The answer to this question is tricky. The kneejerk answer is probably no, simply because the plot or story isn’t really comparable to one of the more famous Lemony Snicket books. And yet, if you have a grade-school-aged kid, this book is amazing. If your kid is open-minded about what constitutes a book for them, then yes, this book is for kids, because the book is for everyone. As Snicket jokes many times throughout the book, “It could be said to be a book of philosophy, something almost no one likes, but it is also a mystery, and many people claim to like those.” The philosophy part is true. Poison For Breakfast is a slim book about thinking. To that end, Snicket talks about poetry, metaphor, dreams, and the unexpected things that make life worth living. It’s edgy and macabre in the same style as A Series of Unfortunate Events, but the story here is more meandering, a word here which means “there’s less pressure on the characters and the reader, which has a delightful result.” The story begins when Snicket gets a note that says “you had poison for breakfast,” and embarks on a brief existential and touching crisis to figure out what that means. This leads him on a journey that involves rants about supermarkets, swimming in the ocean, and having conversations with people who aren’t actually there. It’s a chef’s kiss of creativity and balm to any mental stress you might have.
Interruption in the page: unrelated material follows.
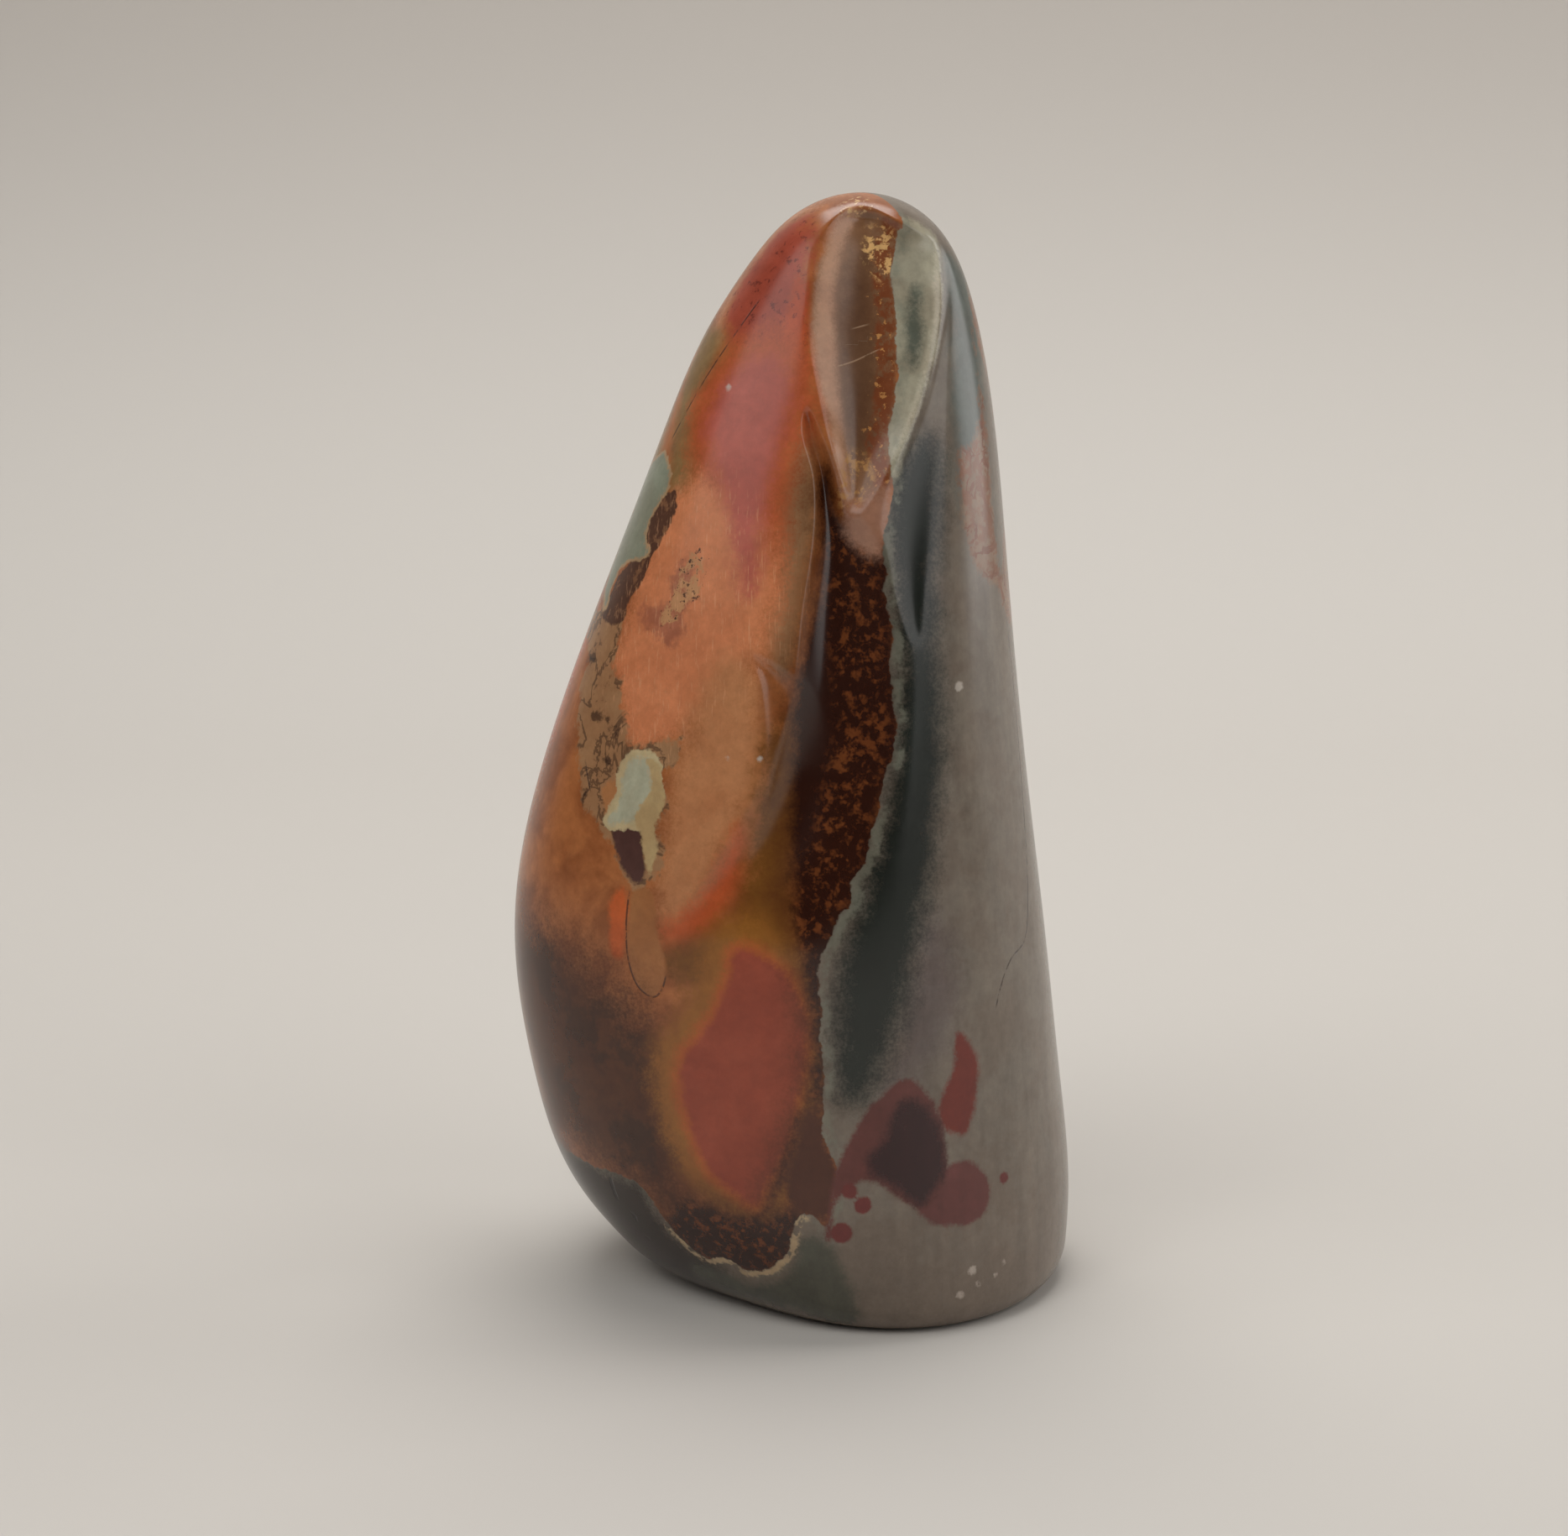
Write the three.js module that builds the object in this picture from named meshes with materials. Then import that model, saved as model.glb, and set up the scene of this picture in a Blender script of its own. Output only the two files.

It’s delightful and thoughtful, and for adults, it’s kind of like the book version of CBD gummies. But for our kids, it’s probably a challenging book, insofar as it encourages them to think about life and death in different ways than other books generally marketed at children. If that sounds pretentious, the good news is, the book isn’t. Something that makes all the Lemony Snicket books so good is that the writing never talks down to children. This book isn’t necessarily for children, but it isn’t child-averse either.
From brilliant slice-of-life-insights to laugh-out-loud jokes, to wonderful references to great books and films, Poison For Breakfast is a one-of-a-kind book. It dares to remember that kids are people too and that some adults used to be children.